··· MATERIAL ···
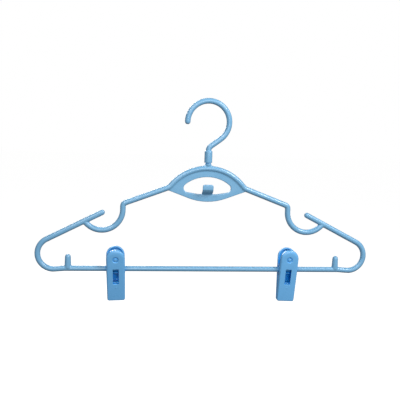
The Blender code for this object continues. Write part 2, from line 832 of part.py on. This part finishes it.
def add_clips(bar_axis):
    """Both clips, from one set of mouldings and springs."""
    plastic = new_material("clip_plastic", CLIP_BLUE, 0.38, 0.0)
    wire = new_material("spring_steel", STEEL, 0.30, 1.0)
    jaws = {"front_jaw": front_jaw_mesh(), "back_jaw": back_jaw_mesh()}
    legs = {"spring_front_leg": leg_mesh("front"), "spring_back_leg": leg_mesh("back")}
    coil = coil_mesh()
    for side, rest in CLIPS.items():
        place = add_empty(f"{side}_clip", bar_axis, (rest["x"], 0.0, 0.0))
        hang = add_empty(f"{side}_clip_hang", place, (0.0, 0.0, 0.0))
        hang.rotation_euler = (radians(rest["swing"]), radians(rest["tilt"]), 0.0)
        add_part(f"{side}_clip_spring_coil", coil, wire, place)
        for name, mesh in jaws.items():
            add_part(f"{side}_clip_{name}", mesh, plastic, hang)
        for name, mesh in legs.items():
            add_part(f"{side}_clip_{name}", mesh, wire, hang)


clear_scene()
hanger = new_collection("clothes_hanger")
workshop = new_collection("workshop")
base = add_empty("base", None, (0.0, 0.0, -SEAT_HEIGHT))
bar_axis = add_empty("bar_axis", base, (0.0, 0.0, BAR_RISE))
frame_plastic = new_material("frame_plastic", SKY_BLUE, 0.32, 0.0)
add_part("hook", hook_mesh(), frame_plastic, base)
add_part("frame", frame_mesh(), frame_plastic, base)
add_clips(bar_axis)
for leftover in list(workshop.objects):
    remove_object(leftover)
bpy.data.collections.remove(workshop)
bpy.context.view_layer.update()
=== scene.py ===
"""Looks of a moulded plastic skirt hanger: finished mouldings, materials, floor, lights and camera.

Metres, +Z up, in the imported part's frame: the hook's seat is the origin and the front faces -Y.
"""
import json
from math import radians

import bpy
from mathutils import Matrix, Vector

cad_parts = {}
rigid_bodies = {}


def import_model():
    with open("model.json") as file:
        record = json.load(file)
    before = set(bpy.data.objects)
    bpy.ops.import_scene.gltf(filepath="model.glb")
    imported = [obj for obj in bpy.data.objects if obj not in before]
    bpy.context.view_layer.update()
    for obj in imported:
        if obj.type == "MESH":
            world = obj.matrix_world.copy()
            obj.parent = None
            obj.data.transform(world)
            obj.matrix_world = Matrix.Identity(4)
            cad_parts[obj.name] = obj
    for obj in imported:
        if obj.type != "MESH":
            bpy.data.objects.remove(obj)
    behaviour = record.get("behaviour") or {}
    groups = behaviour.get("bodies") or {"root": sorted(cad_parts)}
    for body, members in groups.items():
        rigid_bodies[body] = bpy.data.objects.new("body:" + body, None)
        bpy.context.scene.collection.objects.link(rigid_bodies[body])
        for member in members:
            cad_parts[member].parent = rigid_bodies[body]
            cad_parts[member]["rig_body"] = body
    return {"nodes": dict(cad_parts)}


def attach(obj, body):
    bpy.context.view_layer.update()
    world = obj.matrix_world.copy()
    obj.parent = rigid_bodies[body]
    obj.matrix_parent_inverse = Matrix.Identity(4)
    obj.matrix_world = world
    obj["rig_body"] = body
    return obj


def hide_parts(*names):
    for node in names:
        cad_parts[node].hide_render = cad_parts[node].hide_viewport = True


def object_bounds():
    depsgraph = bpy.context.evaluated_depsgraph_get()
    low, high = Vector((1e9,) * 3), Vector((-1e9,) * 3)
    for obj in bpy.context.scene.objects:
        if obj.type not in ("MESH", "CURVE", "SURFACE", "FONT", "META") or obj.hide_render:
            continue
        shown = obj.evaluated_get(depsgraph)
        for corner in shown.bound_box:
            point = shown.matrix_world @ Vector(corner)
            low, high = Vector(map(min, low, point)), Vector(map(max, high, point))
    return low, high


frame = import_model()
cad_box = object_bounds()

# Finished mouldings: voxel size, smoothing passes and the share of faces kept
FRAME_SKIN = {"voxel": 0.00055, "passes": 5, "share": 0.30}
HOOK_SKIN = {"voxel": 0.00040, "passes": 5, "share": 0.35}
JAW_SKIN = {"voxel": 0.00028, "passes": 4, "share": 0.16}
SMOOTH_FACTOR = 0.5
WIRE_LEVELS = 2

# Surface colours, linear
SKY_BLUE = (0.180, 0.402, 0.620, 1.0)
SKY_BLUE_DEEP = (0.157, 0.370, 0.588, 1.0)
CLIP_BLUE = (0.150, 0.430, 0.775, 1.0)
CLIP_BLUE_DEEP = (0.130, 0.400, 0.740, 1.0)
# Painted shade and painted light: deeper blues laid into hollows and creases, standing in for the shade
# there and for light passing through the plastic
SKY_BLUE_PAINTED_SHADE = (0.020, 0.340, 0.760, 1.0)
CLIP_BLUE_PAINTED_SHADE = (0.000, 0.310, 0.820, 1.0)
STEEL = (0.56, 0.57, 0.59, 1.0)
STEEL_DARK = (0.40, 0.41, 0.43, 1.0)
FLOOR_WHITE = (0.42, 0.42, 0.42, 1.0)
FLOOR_SHADE = (0.40, 0.40, 0.40, 1.0)
FLOOR_GLOW = 0.93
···
> **SHORT PROBLEM**
Only the lines from the one with "clear_scene()" up to the one with "record = json.load(file)" should be repeated, both included, exactly as they appear.

> **REPLY**
clear_scene()
hanger = new_collection("clothes_hanger")
workshop = new_collection("workshop")
base = add_empty("base", None, (0.0, 0.0, -SEAT_HEIGHT))
bar_axis = add_empty("bar_axis", base, (0.0, 0.0, BAR_RISE))
frame_plastic = new_material("frame_plastic", SKY_BLUE, 0.32, 0.0)
add_part("hook", hook_mesh(), frame_plastic, base)
add_part("frame", frame_mesh(), frame_plastic, base)
add_clips(bar_axis)
for leftover in list(workshop.objects):
    remove_object(leftover)
bpy.data.collections.remove(workshop)
bpy.context.view_layer.update()
=== scene.py ===
"""Looks of a moulded plastic skirt hanger: finished mouldings, materials, floor, lights and camera.

Metres, +Z up, in the imported part's frame: the hook's seat is the origin and the front faces -Y.
"""
import json
from math import radians

import bpy
from mathutils import Matrix, Vector

cad_parts = {}
rigid_bodies = {}


def import_model():
    with open("model.json") as file:
        record = json.load(file)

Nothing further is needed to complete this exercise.